In high school years I customized model cars with an artist's passion. A hobby shop was a short bicycle ride away. The guy working the place lived in a wheel chair and wasn't very old, maybe 20s or 30s, as it seemed to a 17 yr old. After we knew each other awhile, I was a good customer, one day I was in an especially depressed state, he asked what was up, I told him shit that was going on at home. A day or two later I'm informed by daddy, again with much drama, I'd committed the felony of Talking-About-Us-Behind-Our-Backs. I went to my room and packed all my model cars, the assorted parts I'd kept, tools, everything involved with making model cars. Next day I took the box to the hobby shop, left it with him, turned and went out the door. Didn't say a word. Couldn't speak without breaking the dam holding back the rage I was feeling toward him. Never saw him again. Never messed with model cars again. I do not like these memories. I don't like long-term memory. It takes me back to my time in the desert of feeling mid the cacti of anger. I've spent my entire life healing from the years subject to their neurotic whims.

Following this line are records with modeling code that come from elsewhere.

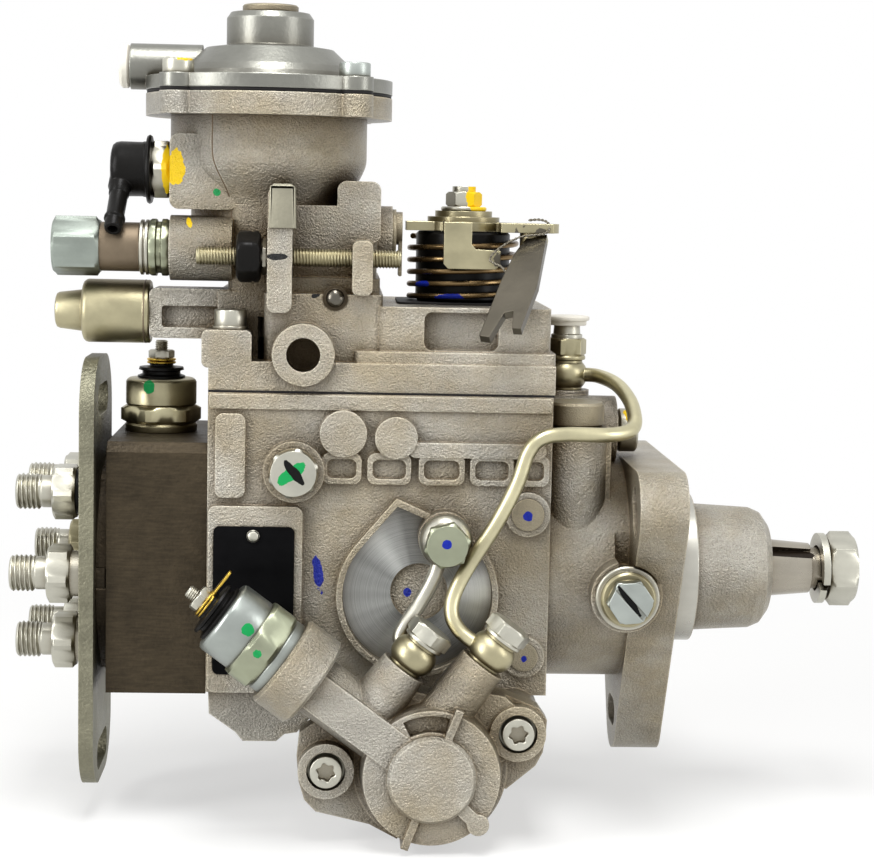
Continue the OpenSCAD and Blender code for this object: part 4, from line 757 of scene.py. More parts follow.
DARK_IRON = Finish("dark_iron_skin", (0.046, 0.035, 0.021), metallic=0.6, roughness=0.50, spread=0.10,
                   grain_depth=0.45, pits=0.5, patches=0.30, edge_light=0.5, streaks=1400.0, specular=0.25)
PLATE_STEEL = Finish("rear_plate_skin", (0.20, 0.192, 0.138), metallic=0.85, roughness=0.44,
                     grain_scale=1300.0, grain_depth=0.55, pits=0.6, patches=0.18, edge_light=0.5,
                     crevice=0.8)
BARE_STEEL = Finish("bare_steel_skin", (0.40, 0.37, 0.31), roughness=0.28, grain_scale=400.0,
                    grain_depth=0.06, edge_mm=0.3, crevice=0.8, streaks=300.0)
BROWN_STEEL = Finish("brown_steel", (0.19, 0.15, 0.105), metallic=0.8, roughness=0.48, grain_scale=1200.0,
                     grain_depth=0.1, patches=0.15)
BALL_STEEL = Finish("dark_ball_steel", (0.13, 0.12, 0.10), roughness=0.22, spread=0.04)
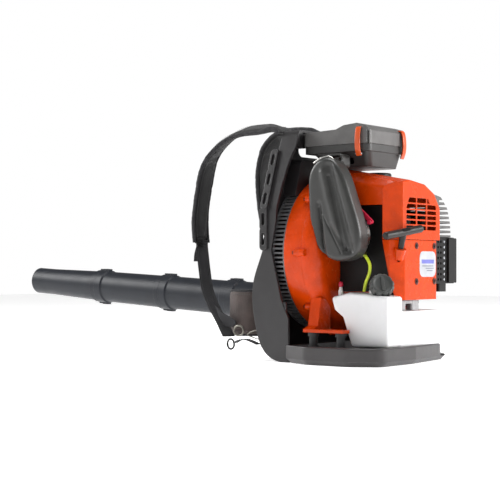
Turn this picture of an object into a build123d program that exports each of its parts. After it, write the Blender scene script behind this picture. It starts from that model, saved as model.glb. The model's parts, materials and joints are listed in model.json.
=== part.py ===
from build123d import *
import math
import os

os.makedirs("parts", exist_ok=True)

# Backpack leaf blower, in millimetres.
# The origin is under the middle of the base plate, on the floor. +X is the wearer's right,
# +Y the way the wearer faces and +Z up. Depths below are Y, heights are Z.

# ---- driving dimensions ----
wall = 3.0
gap = 0.3

frame_top = 505.0
frame_half_low = 178.0
frame_half_top = 120.0
frame_shoulder = 330.0
frame_skin = 6.0
seam_depth = 84.0

foot_height = 38.0
foot_bevel = 10.0
foot_left = -216.0
foot_right = 192.0

crank_height = 235.0
volute_radius = 175.0
volute_front = 100.0
volute_split = 52.0
volute_rear = 15.0
tongue_height = 150.0
outlet_side = 158.0
outlet_depth = 58.0
outlet_height = 95.0
outlet_bore = 42.0

cage_rear = 100.5
cage_front = 134.5
cage_radius = 170.0

fan_radius = 128.0
shaft_radius = 7.5
crank_throw = 16.0
web_radius = 33.0
crankpin_radius = 6.0
cylinder_depth = -32.0
bore_radius = 23.5
cylinder_foot = 270.0
cylinder_head = 352.0
flywheel_depth = -84.0
starter_rear = -140.0

cover_left = -100.0
cover_right = 80.0
cover_top = 415.0

filter_left = -100.0
filter_right = 52.0
filter_front = 103.0
filter_rear = -70.0

tube_side_offset = 236.0
tube_rise = 3.27
elbow_end = 92.0
hose_end = 262.0
ring_1 = 505.0
ring_2 = 735.0
ring_3 = 979.0
nozzle_end = 1241.0
handle_place = 340.0

strap_width = 56.0
strap_side = 100.0
webbing_width = 30.0


# ---- planes and shared shapes ----
def at_y(depth):
    """Plane across the machine: local x is X, local y is Z, and extrude goes rearwards."""
    return Plane.XZ.offset(-depth)


def at_x(side):
    """Plane along the machine: local x is Y, local y is Z, and extrude goes to +X."""
    return Plane.YZ.offset(side)


def facing(point, direction, across=None):
    """Plane at a point whose normal is the given direction."""
    if across is None:
        return Plane(origin=point, z_dir=direction)
    return Plane(origin=point, x_dir=across, z_dir=direction)


def step_along(point, direction, distance):
    """The point reached from here by going a distance along a unit direction."""
    return tuple(p + distance * d for p, d in zip(point, direction))


def ribbon(points, thickness):
    """Closed outline, in the plane of its points, of a strap of even thickness along them."""
    left = []
    right = []
    for i, (x, y) in enumerate(points):
        before = points[max(i - 1, 0)]
        after = points[min(i + 1, len(points) - 1)]
        run = math.dist(before, after)
        across = (-(after[1] - before[1]) / run, (after[0] - before[0]) / run)
        left.append((x + across[0] * thickness / 2, y + across[1] * thickness / 2))
        right.append((x - across[0] * thickness / 2, y - across[1] * thickness / 2))
    with BuildSketch() as outline:
        with BuildLine():
            Spline(*left)
            Spline(*right)
            Line(left[0], right[0])
            Line(left[-1], right[-1])
        make_face()
    return outline.sketch


# ---- back frame ----
frame_front = [(138, 505), (142, 430), (142, 329), (150, 250), (178, 172), (173, 80), (152, 26), (104, 0)]
frame_inside = [(132, 520), (136, 430), (136, 329), (144, 250), (171, 171), (166, 84), (145, 35), (104, 9)]
flange_rear = [(seam_depth, 0), (seam_depth, 60), (84, 95), (103, 134), (130, 242), (117, 306), (114, 382),
               (106, 440), (96, 470), (96, 505)]


def frame_outline(inset):
    """Front outline of the frame, drawn inside its edge by inset."""
    half_low = frame_half_low - inset
    half_top = frame_half_top - inset
    with BuildSketch(at_y(220)) as outline:
        with BuildLine():
            Polyline((-half_low, -5), (-half_low, frame_shoulder), (-half_top, frame_top - inset),
                     (half_top, frame_top - inset), (half_low, frame_shoulder), (half_low, -5), close=True)
        make_face()
        fillet(outline.vertices().group_by(Axis.Y)[-1], radius=18)
        fillet(outline.vertices().group_by(Axis.Y)[1], radius=60)
    return outline.sketch


with BuildPart() as frame_pocket:
    with BuildSketch(at_x(-frame_half_low)):
        with BuildLine():
            Spline(*frame_inside)
            Polyline(frame_inside[-1], (40, 9), (40, 520), frame_inside[0])
        make_face()
    extrude(amount=2 * frame_half_low)
    extrude(frame_outline(frame_skin), amount=200, mode=Mode.INTERSECT)

with BuildPart() as back_frame:
    with BuildSketch(at_x(-frame_half_low)):
        with BuildLine():
            Spline(*frame_front)
            Polyline(frame_front[-1], *flange_rear, frame_front[0])
        make_face()
    extrude(amount=2 * frame_half_low)
    extrude(frame_outline(0), amount=200, mode=Mode.INTERSECT)
    add(frame_pocket.part, mode=Mode.SUBTRACT)
    # hand hole under the top rail, which is how the machine is carried
    with BuildSketch(at_y(170)):
        with Locations((0, 466)):
            SlotOverall(136, 30)
    extrude(amount=60, mode=Mode.SUBTRACT)
    # cooling slots behind the back pad
    with BuildSketch(at_y(190)):
        with Locations((0, 215)):
            with GridLocations(34, 1, 5, 1):
                SlotOverall(64, 12, rotation=90)
    extrude(amount=70, mode=Mode.SUBTRACT)
    # room for the air outlet through the right flange
    with BuildSketch(at_x(140)):
        with Locations((outlet_depth, outlet_height)):
            Circle(54)
    extrude(amount=60, mode=Mode.SUBTRACT)
    # stiffening ribs inside, either side of the engine
    for side in (-120, 108):
        with BuildSketch(at_x(side)):
            with BuildLine():
                Polyline((143, 200), (150, 240), (158, 240), (172, 172), (168, 100), (142, 100), (142, 200),
                         close=True)
            make_face()
        extrude(amount=5)
    # ribbed arms that carry the air filter box behind the top rail
    with BuildSketch(at_y(137)):
        with Locations((-98, 483), (98, 483)):
            Rectangle(24, 34)
        with Locations((0, 494)):
            Rectangle(196, 7)
    extrude(amount=137 - filter_front - gap)
    with BuildSketch(Plane.XY.offset(466)):
        with Locations((-98, 117), (98, 117)):
            with GridLocations(1, 7, 1, 4):
                Rectangle(30, 2.6)
    extrude(amount=24, mode=Mode.SUBTRACT)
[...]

It wasn't until I fell in with Meher Baba at age 33 that the healing began in earnest. My spiritual path has largely been about healing the cripple within. And not by parroting preachers. By this time in my life, I can honestly say without hesitation that I am no longer a cripple. I've made it. By age 70 I can stand as who I am before anyone, unafraid. Thanks to the people of the Blue Ridge Mountains, where who you are is what matters most, the inspiration of my adult years.